W znakomitej większości ten właściciel jest za granicą
Wątpię żeby siec jakakolwiek miała misję edukacji piwnej narodu polskiego, każda siec zagraniczna ma za zadanie wyciągnąc max kasę z danego kraju na korzyśc właściciela .
W znakomitej większości ten właściciel jest za granicą
A ty pewnie nie robisz zakupów w marketach z obcym kapitałem
Nie zrozumiałeś mojej myśli - lidlowa promocja to okazja do taniego zakupu przedstawicieli belgijskich stylów i samodzielnego zrobienia sobie testów porównawczych. Własne eksperymenty i ćwiczenia praktyczne mają dużą wartość edukacyjną w odróżnieniu od oglądania/czytania czyiś subiektywnych wielkich testów.
Lwówek Śląski - 800 lat tradycji piwowarskich. Kto piwem szynkuje, dawać ma właściwą miarę, kto to ominie, zapłaci 4 białe grosze kary - lwóweckie prawo piwowarskie AD 1609
Nie ma sensu sie sprzeczac .Klient chce kupic tanio i tyle a zadaniem naszych rządzących powinno byc dbanie o własnych przedsiębiorców. W Niemczech też jest wolny rynek ale nie widziałem tam takiego zalewu obcych sieci handlowych
Sam bym kupował alkohol w Lidlach itp .Najbardziej dziwne jest to że sprzedają w cenach w jakich małe sklepy nawet nie kupują z hurtowni .Od jakiegoś czasu już przedstawiciele handlowi mówią , że koniec handlu tradycyjnego jest bliski. Czy to będzie z zyskiem czy stratą dla klientów trudno powiedziec ?

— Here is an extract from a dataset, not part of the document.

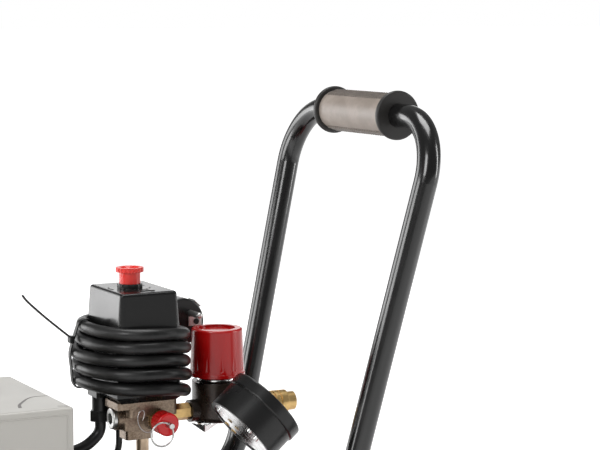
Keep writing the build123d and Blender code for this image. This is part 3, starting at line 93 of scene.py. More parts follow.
class Graph:
    """The node tree of one material, with its Principled shader."""

    def __init__(self, name: str) -> None:
        """Create the material and its shader.

        Args:
            name: The material's name.
        """
        self.material = bpy.data.materials.new(name)
        self.material.use_nodes = True
        self.tree = self.material.node_tree
        self.shader = self.tree.nodes["Principled BSDF"]

    def node(self, kind: str, settings: dict[str, Any] | None = None,
             inputs: dict[Any, Any] | None = None, output: Any = 0) -> Value:
        """Add a node, set it up and return one of its outputs.

        Args:
            kind: The node's Blender type.
            settings: Properties that are set first; "stops" are a ramp's stops.
            inputs: Values or links by socket name or number.
            output: The name or number of the output to return.

        Returns:
            The chosen output.
        """
        made = self.tree.nodes.new(kind)
        for key, value in (settings or {}).items():
            if key == "stops":
                ramp = made.color_ramp
                while len(ramp.elements) < len(value):
                    ramp.elements.new(0.5)
                for element, (place, colour) in zip(ramp.elements, value):
                    element.position = place
                    element.color = (*colour, 1.0)
            else:
                setattr(made, key, value)
        for key, value in (inputs or {}).items():
            self.feed(made.inputs[key], value)
        return Value(self, made.outputs[output])

    def feed(self, socket: bpy.types.NodeSocket, value: Any) -> None:
        """Link a value to a socket, or set the socket's own number."""
        if isinstance(value, Value):
            self.tree.links.new(value.socket, socket)
        elif isinstance(value, tuple) and len(value) == 3 and socket.type == "RGBA":
            socket.default_value = (*value, 1.0)
        else:
            socket.default_value = value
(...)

Zakończyć można tak. Nieważne kto jest właścicielem danej sieci/sklepu. Ważne gdzie, jakie i w jakich wysokościach płaci podatki.,.
Fundacja Republikańska "na podstawie danych ze sprawozdań finansowych porównała obroty sieci handlowych do odprowadzanej kwoty CIT. Z analizy wynika, że większość monitorowanych firm podatku dochodowego nie płaci - informuje Wirtualna Polska.

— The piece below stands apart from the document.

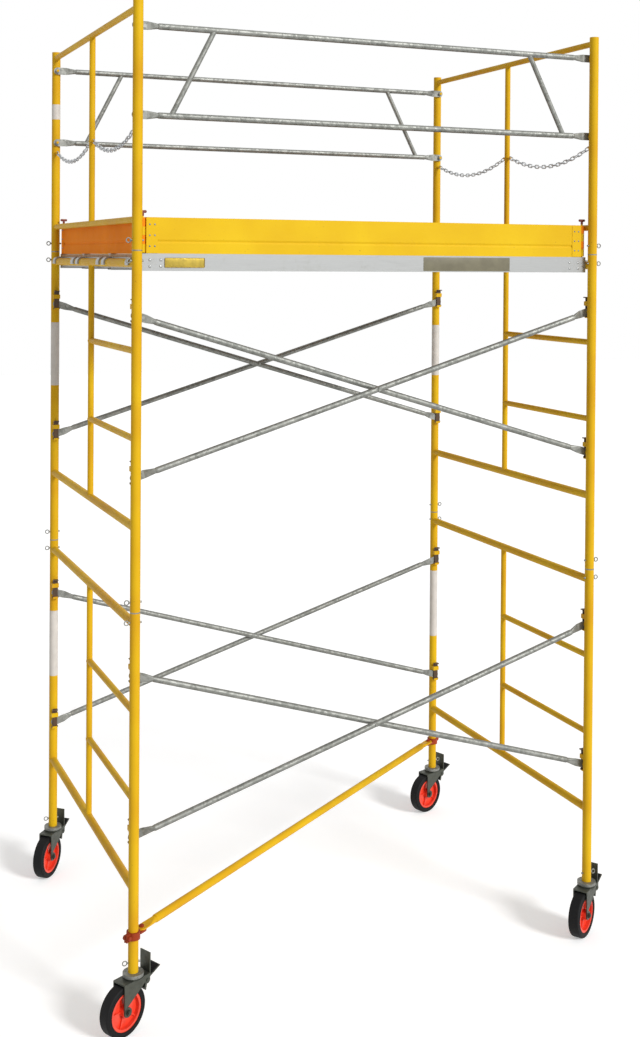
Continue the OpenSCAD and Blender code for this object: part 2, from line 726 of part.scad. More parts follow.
// Board along X with its outer face at y = 0, knuckles centred on x = -half and x = half.
// The first knuckle is in slot 0 or 1 of the four slots up the board.
module toe_board(half, first_slot) {
    board_end = half - knuckle_r - knuckle_web;
    translate([-board_end, 0, 0]) rotate([90, 0, 90]) linear_extrude(2 * board_end) toe_section();
    for (m = [0, 1]) mirror([m, 0, 0]) {
        translate([-board_end, -toe_sheet, toe_sheet])
            cube([toe_bracket, toe_sheet, toe_h - 2 * toe_sheet]);
        translate([-board_end - toe_sheet, -toe_sheet, 0]) cube([toe_sheet, toe_sheet + toe_t, toe_h]);
        for (k = [first_slot, first_slot + 2])
            translate([-half, knuckle_r, knuckle_edge + k * knuckle_pitch + knuckle_gap / 2])
                difference() {
                    union() {
                        cylinder(d = 2 * knuckle_r - 2 * over, h = knuckle_pitch - knuckle_gap);
                        translate([0, -knuckle_r / 2, 0])
                            cube([knuckle_r + 1, knuckle_r, knuckle_pitch - knuckle_gap]);
                    }
                    translate([0, 0, -over]) cylinder(d = toe_pin_d + 2 * seat_gap, h = toe_h);
                }
    }
}

module toe_corner_pin() {
    top = toe_h + toe_pin_rise;
    translate([0, 0, knuckle_edge]) cylinder(d = toe_pin_d, h = top - knuckle_edge);
    translate([0, 0, toe_h - knuckle_edge]) cylinder(d = pin_shoulder_d, h = pin_shoulder_t);
    translate([0, 0, top - toe_pin_d / 2]) along_x(toe_pin_d, 3 * toe_pin_d, -3 * toe_pin_d / 2);
}

module long_toe_board(end) color(toe_paint)
    mirror([0, end > 0 ? 1 : 0, 0]) translate([0, -toe_y, deck_z]) {
        toe_board(toe_x - knuckle_r, 0);
        for (s = [-1, 1]) translate([s * (toe_x - knuckle_r), knuckle_r, 0]) toe_corner_pin();
    }

module short_toe_board(side) color(toe_paint)
    mirror([side > 0 ? 1 : 0, 0, 0]) translate([-toe_x, 0, deck_z])
        rotate([0, 0, 90]) mirror([0, 1, 0]) toe_board(toe_y - knuckle_r, 1);

// ---- Diagonal brace ----

// Runs a piece made along +X out to the front left and back right legs
module diagonal_ends()
    for (turn = [0, 180]) rotate([0, 0, turn])
        translate([-bay / 2, -frame_w / 2, base_z + diagonal_rise])
            rotate([0, 0, diagonal_angle]) children();

module diagonal_brace() color(paint) {
    tube_half = sqrt(bay * bay + frame_w * frame_w) / 2 - diagonal_tube_x;
    difference() {
        union() {
            diagonal_ends() {
                translate([lug_reach, 0, lug_t / 2]) {
                    cylinder(d = diagonal_flat_w, h = diagonal_flat_t);
                    translate([0, -diagonal_flat_w / 2, 0])
                        cube([diagonal_flat_end - lug_reach, diagonal_flat_w, diagonal_flat_t]);
                }
                translate([0, 0, diagonal_tube_z]) rotate([90, 0, 0])
                    neck([diagonal_flat_t, diagonal_flat_w], diagonal_flat_end, diagonal_tube_x, diagonal_d);
            }
            translate([0, 0, base_z + diagonal_rise + diagonal_tube_z])
                rotate([0, 0, diagonal_angle]) nosed_blank(diagonal_d, tube_half);
        }
        translate([0, 0, base_z + diagonal_rise + diagonal_tube_z])
            rotate([0, 0, diagonal_angle])
                along_x(diagonal_d - 2 * diagonal_wall, 2 * tube_half, -tube_half);
        diagonal_ends() {
            translate([lug_reach, 0, -over])
                cylinder(d = clamp_bolt_d + 2 * seat_gap, h = lug_t + diagonal_flat_t + 2 * over);
            translate([diagonal_tube_x + diagonal_d, 0, -diagonal_d]) cylinder(d = drain_d, h = diagonal_d);
        }
    }
}

// A split clamp round a leg, with a lug toward the brace and a closing bolt opposite
module leg_clamp() {
    outer = leg_d + 2 * clamp_wall;
    ear_x = -outer / 2 - clamp_ear / 2;
    difference() {
        union() {
            translate([0, 0, -clamp_h / 2]) cylinder(d = outer, h = clamp_h);
            translate([-outer / 2 - clamp_ear, -clamp_slit / 2 - clamp_ear_t, -clamp_h / 2])
                cube([clamp_ear + clamp_wall, clamp_slit + 2 * clamp_ear_t, clamp_h]);
            translate([leg_r + clamp_wall / 2, -diagonal_flat_w / 2, -lug_t / 2])
                cube([lug_reach - leg_r - clamp_wall / 2, diagonal_flat_w, lug_t]);
            translate([lug_reach, 0, -lug_t / 2]) cylinder(d = diagonal_flat_w, h = lug_t);
        }
        translate([0, 0, -clamp_h / 2 - over])
            cylinder(d = leg_d + 2 * pivot_fit, h = clamp_h + 2 * over);
        translate([-outer - clamp_ear, -clamp_slit / 2, -clamp_h / 2 - over])
            cube([outer + clamp_ear, clamp_slit, clamp_h + 2 * over]);
        translate([ear_x, 0, 0]) along_y(clamp_bolt_d + 2 * seat_gap, leg_d, -leg_r);
        translate([lug_reach, 0, -lug_t]) cylinder(d = clamp_bolt_d + 2 * seat_gap, h = 2 * lug_t);
    }
}

// A bolt through a stack along +Z from z = 0, with a head below and a nut above
module clamp_bolt(stack) {
    head = 2 * clamp_bolt_d;
    translate([0, 0, -bolt_head_t - seat_gap]) cylinder(d = head, h = bolt_head_t, $fn = 6);
    translate([0, 0, -seat_gap - over]) cylinder(d = clamp_bolt_d, h = stack + bolt_head_t + bolt_tail);
    translate([0, 0, stack + seat_gap]) difference() {
        cylinder(d = head, h = bolt_head_t, $fn = 6);
        translate([0, 0, -over]) cylinder(d = clamp_bolt_d + 2 * pivot_fit, h = bolt_head_t + 2 * over);
    }
}

module diagonal_clamps() color(clamp_colour)
    diagonal_ends() {
        ears = clamp_slit + 2 * clamp_ear_t;
        leg_clamp();
        translate([lug_reach, 0, -lug_t / 2]) clamp_bolt(lug_t + diagonal_flat_t);
        translate([-leg_r - clamp_wall - clamp_ear / 2, -ears / 2, 0]) rotate([-90, 0, 0]) clamp_bolt(ears);
    }

// ---- Casters ----

// Stems, flanges and kingpins, which stay with the legs
module caster_stems() color(galvanised)
    for (signs = corner_signs) corner(signs) {
        difference() {
            union() {
                translate([0, 0, race_z + race_h]) cylinder(d = flange_d, h = flange_t);
                translate([0, 0, base_z]) cylinder(d = coupling_d, h = stem_len);
            }
            translate([0, 0, base_z + pin_hole_rise]) along_x(pin_hole_d, leg_d, -leg_r);
            translate([0, 0, base_z + coupling_wall])
                cylinder(d = coupling_d - 2 * coupling_wall, h = stem_len);
        }
        translate([0, 0, race_z + race_h / 2]) tube(flange_d, race_d + 2, race_h / 2);
        translate([0, 0, crown_z - kingpin_head_t]) {
            cylinder(d = kingpin_d, h = kingpin_head_t + crown_t + race_h);
            cylinder(d = kingpin_head_d, h = kingpin_head_t - seat_gap);
        }
        translate([0, 0, base_z + pin_hole_rise]) locking_pin();
    }

// Puts a caster piece, made with its trail along +X, under its leg
module at_caster(k)
    translate([corner_signs[k][0] * bay / 2, corner_signs[k][1] * frame_w / 2, 0])
        rotate([0, 0, 180 + swivels[k]]) children();

// Outline of a fork cheek in X and Z: crown, pedal ear and axle boss
module cheek_outline() {
    ear = [pedal_x, pedal_z];
    boss = [trail, wheel_z];
    waist = [pedal_x + ear_r + 6, pedal_z - ear_r / 2];
    top = crown_z + crown_t;
    polygon([
        [pedal_x - ear_r, top], [crown_back, top], [crown_back, wheel_z],
        touch_point(waist, boss, axle_boss_r, -1), waist, ear, [pedal_x - ear_r, pedal_z]
    ]);
    translate(ear) circle(ear_r);
    translate(boss) circle(axle_boss_r);
}

module caster_fork() color(fork_colour) {
    difference() {
        union() {
            translate([pedal_x - ear_r, -cheek_out, crown_z])
                cube([crown_back - pedal_x + ear_r, 2 * cheek_out, crown_t]);
            translate([0, 0, crown_z]) cylinder(r = race_d / 2 + crown_skirt, h = crown_t);
            for (y = [cheek_gap, -cheek_out])
                translate([0, y + cheek_t, 0]) rotate([90, 0, 0]) linear_extrude(cheek_t) cheek_outline();
            translate([0, 0, race_z]) cylinder(d = race_d, h = race_h - seat_gap);
        }
        translate([0, 0, crown_z - over]) cylinder(d = kingpin_d + 2 * pivot_fit, h = 2 * race_h + crown_t);
        translate([trail, 0, wheel_z]) along_y(axle_d + 2 * pivot_fit, 3 * cheek_out, -1.5 * cheek_out);
        translate([pedal_x, 0, pedal_z])
            along_y(pedal_pin_d + 2 * pivot_fit, 3 * cheek_out, -1.5 * cheek_out);
    }
    translate([trail, 0, wheel_z]) {
        along_y(axle_d, 2 * cheek_out + bolt_head_t + bolt_tail, -cheek_out - over);
        along_y(axle_head_d, bolt_head_t, -cheek_out - seat_gap - bolt_head_t, $fn = 6);
        translate([0, cheek_out + seat_gap, 0]) difference() {
            along_y(axle_head_d, bolt_head_t, 0, $fn = 6);
            along_y(axle_d + 2 * pivot_fit, bolt_head_t + 2 * over, -over);
        }
    }
    translate([pedal_x, 0, pedal_z]) {
        along_y(pedal_pin_d, 2 * cheek_out + 2 * over, -cheek_out - over);
        for (m = [0, 1]) mirror([0, m, 0])
            along_y(pedal_pin_head[0], pedal_pin_head[1], cheek_out + seat_gap);
    }
}

// Brake pedal: a barrel on its pin, a foot plate, a release tab and a shoe that meets the tyre
module caster_pedal() color(fork_colour) {
    slope = atan((pedal_tip_z - pedal_z) / (pedal_x - pedal_tip_x));
    foot_len = norm([pedal_tip_z - pedal_z, pedal_x - pedal_tip_x]);
    tab_foot = pedal_z + (pedal_x - pedal_tab_x) * tan(slope);
    shoe_r = wheel_d / 2 + shoe_gap;
    rotate([90, 0, 0]) translate([0, 0, -pedal_w / 2]) linear_extrude(pedal_w) difference() {
        union() {
            translate([pedal_x, pedal_z]) {
                circle(pedal_barrel_r);
                rotate(180 - slope) translate([0, -pedal_plate / 2]) square([foot_len, pedal_plate]);
                rotate(shoe_angle) translate([0, -pedal_plate]) square([shoe_len, 2 * pedal_plate]);
            }
            translate([pedal_tip_x, pedal_tip_z]) circle(d = pedal_plate);
            translate([pedal_tab_x - pedal_plate / 2, tab_foot])
                square([pedal_plate, pedal_tab_z - tab_foot]);
            translate([pedal_tab_x, pedal_tab_z]) circle(d = pedal_plate);
        }
        translate([pedal_x, pedal_z]) circle(d = pedal_pin_d + 2 * pivot_fit);
        translate([trail, wheel_z]) circle(shoe_r);
    }
}

// Moulded wheel centre: boss, web, rim and spokes that stand out on both sides of the web
module wheel_hub() color(hub_colour)
    translate([trail, 0, wheel_z]) rotate([90, 0, 0]) difference() {
        union() {
            translate([0, 0, -hub_w / 2]) cylinder(r = hub_boss_r, h = hub_w);
            translate([0, 0, -hub_web / 2]) cylinder(d = hub_d, h = hub_web);
            translate([0, 0, rim_inset - wheel_w / 2])
                tube(hub_d, hub_d - 2 * rim_t, wheel_w - 2 * rim_inset);
            for (i = [0:spokes - 1]) rotate([0, 0, i * 360 / spokes])
                translate([hub_boss_r - over, -spoke_t / 2, -wheel_w / 4])
                    cube([hub_d / 2 - rim_t - hub_boss_r + 2 * over, spoke_t, wheel_w / 2]);
        }
        translate([0, 0, -hub_w]) cylinder(d = axle_d + 2 * pivot_fit, h = 2 * hub_w);
    }

module wheel_tyre() color(tyre_colour)
    translate([trail, 0, wheel_z]) rotate([90, 0, 0]) rotate_extrude($fn = 96) {
        inner = hub_d / 2 + pivot_fit;
        difference() {
            translate([inner, -wheel_w / 2]) square([wheel_d / 2 - inner, wheel_w]);
            for (s = [-1, 1]) translate([wheel_d / 2 - tyre_round, s * (wheel_w / 2 - tyre_round)])
                difference() {
                    translate([0, s > 0 ? 0 : -tyre_round - over]) square(tyre_round + over);
                    circle(tyre_round);
                }
        }
    }

// ---- Nodes ----

for (l = [0, 1], s = [0, 1])
    ladder_frame(sign_of(s), lift_feet[l]);
for (s = [0, 1])
    guard_frame(sign_of(s));
for (l = [0, 1], e = [0, 1])
    cross_brace(sign_of(e), lift_feet[l]);
for (e = [0, 1])
    guardrail(sign_of(e));
for (s = [0, 1])
    chain(sign_of(s));
for (e = [0, 1])
    long_toe_board(sign_of(e));
for (s = [0, 1])
    short_toe_board(sign_of(s));
for (p = [0:planks - 1]) {
    plank_frame(p);
    plank_deck(p);
}
diagonal_brace();
diagonal_clamps();
coupling_pins();
caster_stems();
for (k = [0:3]) {
    at_caster(k) caster_fork();
    at_caster(k) caster_pedal();
    at_caster(k) wheel_hub();
    at_caster(k) wheel_tyre();
}
for (l = [0, 1], k = [0:3], v = [0, 1])
    corner(corner_signs[k]) translate([0, 0, lift_feet[l] + stud_rises[v]]) gravity_lock();
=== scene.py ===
# %% [markdown]
# # A rolling frame-scaffold tower, dressed for a studio view
# The tower is a stack of welded ladder frames, with braces, a planked deck and four braked
# casters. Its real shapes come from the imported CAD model. This file gives each part its finish,
# and adds the small things that a maker leaves out of a CAD model: weld beads, rivets, labels
# and rubber trim.

import json
import math

import bpy
from mathutils import Matrix, Vector


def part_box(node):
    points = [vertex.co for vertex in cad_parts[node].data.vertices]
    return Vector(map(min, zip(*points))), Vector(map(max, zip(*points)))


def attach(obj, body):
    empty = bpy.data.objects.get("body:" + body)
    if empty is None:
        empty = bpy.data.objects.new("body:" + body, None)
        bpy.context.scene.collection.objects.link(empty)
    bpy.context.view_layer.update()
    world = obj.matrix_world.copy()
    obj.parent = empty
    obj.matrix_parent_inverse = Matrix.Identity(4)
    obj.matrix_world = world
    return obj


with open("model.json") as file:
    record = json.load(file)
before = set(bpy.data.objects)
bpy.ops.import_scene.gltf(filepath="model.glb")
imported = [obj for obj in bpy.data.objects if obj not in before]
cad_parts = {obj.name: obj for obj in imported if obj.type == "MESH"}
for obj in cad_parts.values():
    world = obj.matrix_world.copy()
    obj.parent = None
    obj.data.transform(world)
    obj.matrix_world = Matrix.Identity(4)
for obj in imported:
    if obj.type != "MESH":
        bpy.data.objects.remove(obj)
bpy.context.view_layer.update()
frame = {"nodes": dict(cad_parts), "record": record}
NODES = frame["nodes"]

# %% [markdown]
# ## The camera
# The tower is seen from the front and a little from the left, by a lens at the height of the
# deck. A camera tilted down would show the posts leaning together, so it stays almost level, and
# the view is moved down with the lens's shift, as an architect's camera does.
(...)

Z danych FR wynika, że w 2011 r." podatek dochodowy zapłacił tylko portugalski Jeronimo Martins, czyli sieć handlowa Biedronka. Firma oddała fiskusowi niemal 241 mln zł. Lidl i Kaufland zapłaciły podatek CIT w zerowej wysokości, a Carrefour nawet otrzymał 14 mln zł zwrotu. Fundacja Republikańska nie dotarła do danych o kwocie podatku CIT odprowadzonego przez Tesco".
Tym, że największe sieci handlowe nie płacą w Polsce podatku nie są zdziwnieni eksperci, którzy mówią otwarcie: " Problem polega na tym, że podatek dochodowy od osób prawnych, czyli CIT, w pewnym sensie bankrutuje jako źródło dochodów budżetowych. System jest już na tyle skomplikowany i ma w sobie tyle luk, że podlega wynaturzeniom - komentuje cytowany przez Wirtualną Polskę Paweł Gruza, ekspert Fundacji Republikańskiej.